Gérard Garouste prend plaisir à dire et répéter : «L’art apprend la liberté aux enfants.» Fort de cette conviction, avec son épouse Elizabeth, il a créé à Dinard en 1991 La Source, une association qui fait prendre forme et réalité à leur rêve commun : soutenir les enfants en difficulté sociale grâce à la pratique artistique. Ce désir de transmission et de partage a donc pris racine dans l’association La Source Garouste, «un lieu de libération et de création pour donner aux enfants en situation de fragilité des clés pour avancer, telles que la tolérance, la découverte au contact des artistes et la curiosité».

Elle propose des ateliers de pratique artistique pour les jeunes de 6 à 18 ans en situation d’échec et d’exclusion sociale ou géographique et, de manière plus exceptionnelle, pour les familles.
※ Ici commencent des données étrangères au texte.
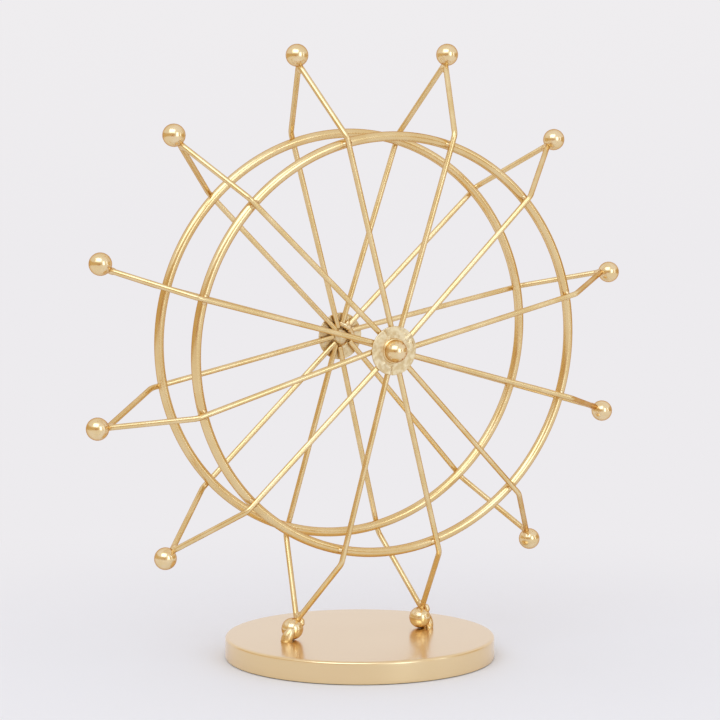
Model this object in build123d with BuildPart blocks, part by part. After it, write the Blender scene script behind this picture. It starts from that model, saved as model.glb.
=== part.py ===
"""A table ornament in the form of a ferris wheel, soldered from wire, balls and discs.

Two wire rings stand side by side. Twelve arms join them: each arm is a front wire and a
rear wire, which run from the hubs straight over the rings, bend inward and meet at a ball.
The two lowest balls are the feet, soldered to a round weighted base. Nothing turns.

Millimetres. The origin is on the table under the middle of the base, +Z is up, the wheel's
front faces -Y, and its width lies along X.
"""
import os
from math import asin, cos, degrees, radians, sin, sqrt, tan

from build123d import *

os.makedirs("parts", exist_ok=True)

# ---- Driving dimensions ---------------------------------------------------------------

# The base: a pressed cap over an iron plate and a soft pad.
base_diameter = 150.0
base_height = 12.2
shell_wall = 1.0
shell_edge_radius = 1.4
pad_thickness = 3.0
pad_below_rim = 0.4
base_clearance = 0.3

# The rings.
ring_radius = 112.5
ring_wire = 5.1
ring_spacing = 52.6

# The wires of the arms.
spoke_wire = 3.0
bend_radius = 6.0

# The balls, which are all the same, and the plates at the hubs.
ball_diameter = 12.0
disc_diameter = 26.5
disc_thickness = 1.0
disc_edge_radius = 0.3
hub_ball_stand_out = 2.0
hub_shift_x = -1.4
hub_shift_up = -1.2

# Gap that solder fills between two soldered pieces.
solder_gap = 0.1
tip_bead_radius = 2.4
ring_bead_radius = 2.5
hub_bead_radius = 2.4
foot_bead_radius = 3.0
foot_bead_step = 4.2

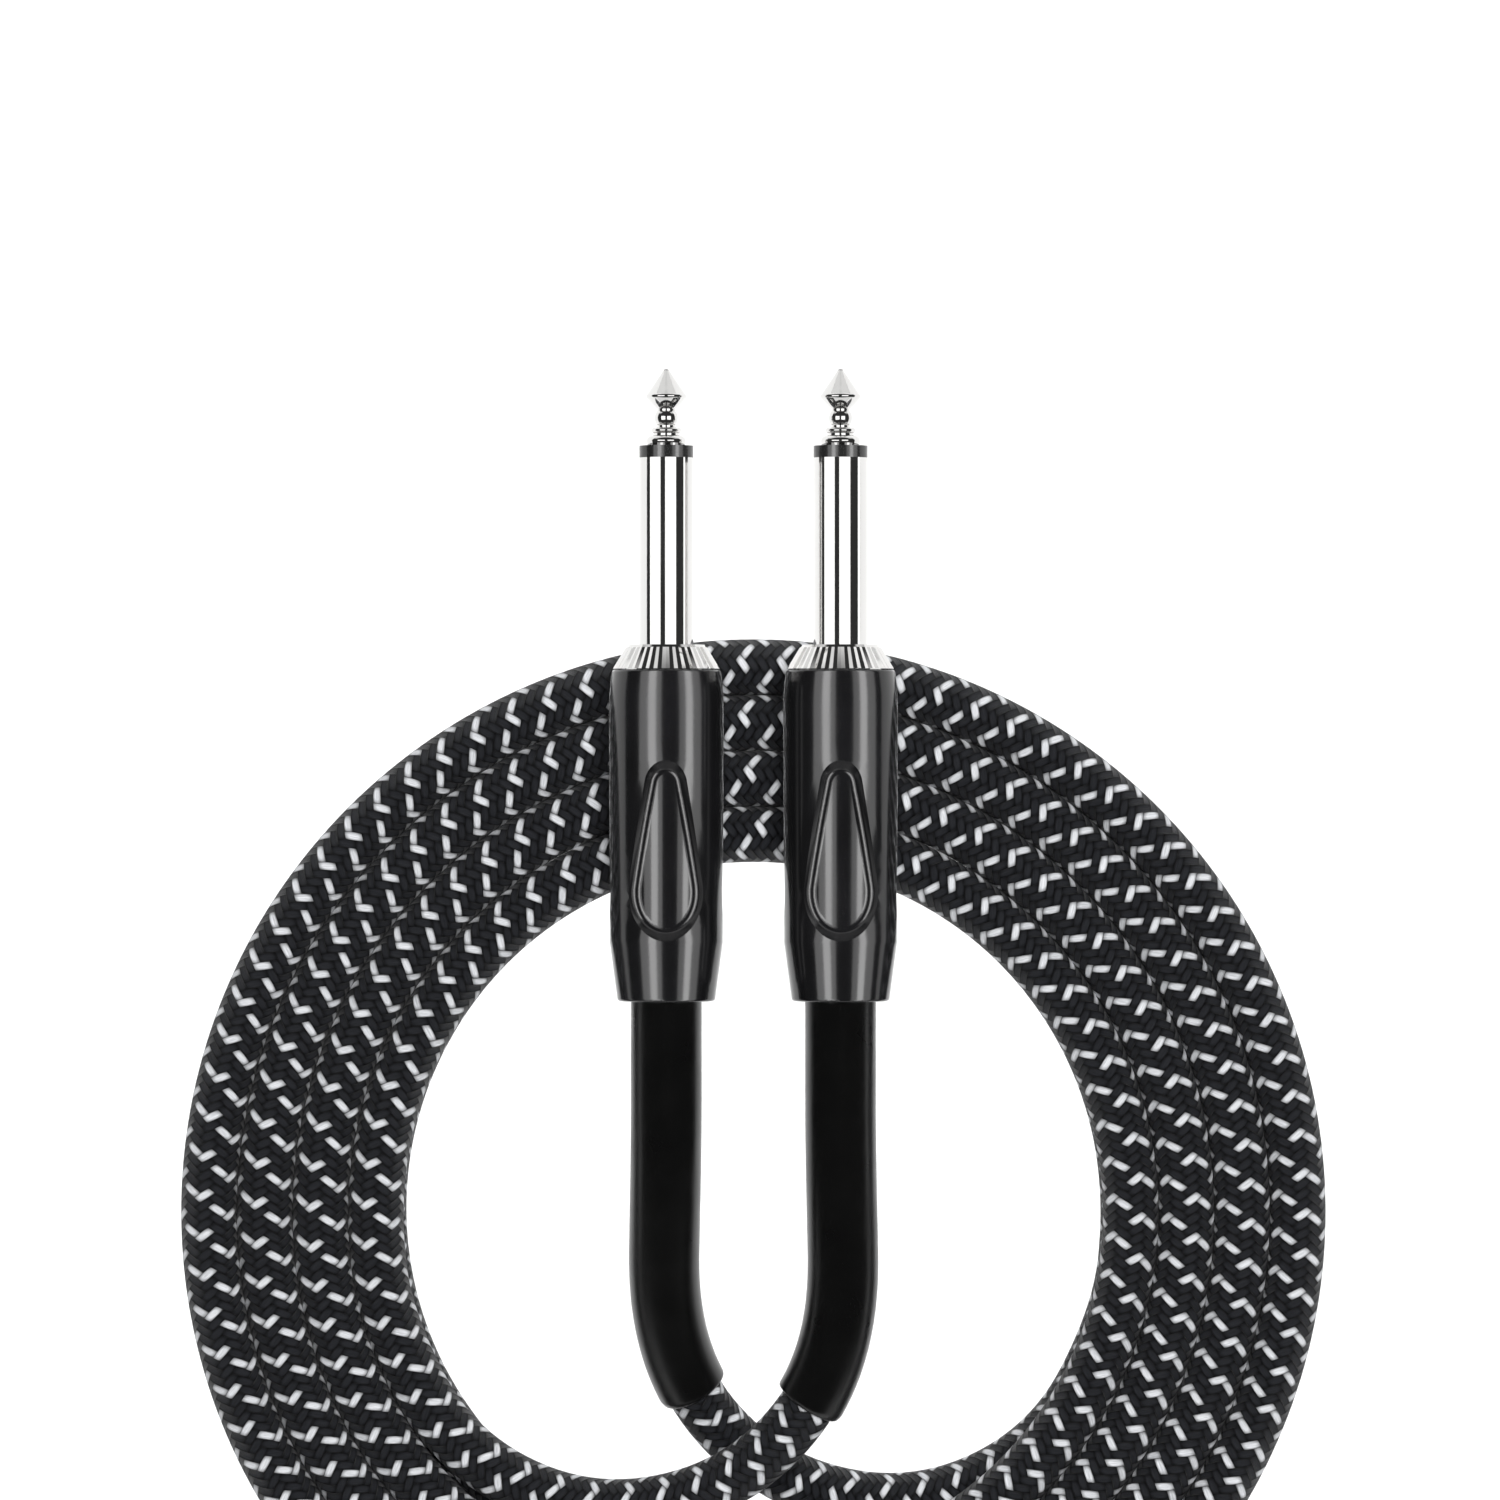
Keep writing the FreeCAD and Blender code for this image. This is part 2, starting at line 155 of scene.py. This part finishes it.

Ils sont organisés par une équipe éducative avec le concours d’artistes professionnels. L’association intervient également dans les établissements scolaires à travers la France et organise, au niveau local, des expositions, des visites de musées, et même des résidences d’artistes. L’association créée par le couple Garouste est aujourd’hui implantée dans dix départements en France.

Véritable outil socio-culturel, La Source est toujours dirigée par Elizabeth et Gérard Garouste, aujourd’hui rejoints par leur fils Guillaume et son épouse Stéphanie de Santis Garouste. Et maintient haut et fort l’idée fixe du cofondateur : «Il faut profiter de nos échecs et de nos réussites, parce que nos échecs sont aussi très intéressants pour des jeunes. Il faut être disponible, et par l’art, le dialogue qui s’installe est formidable.»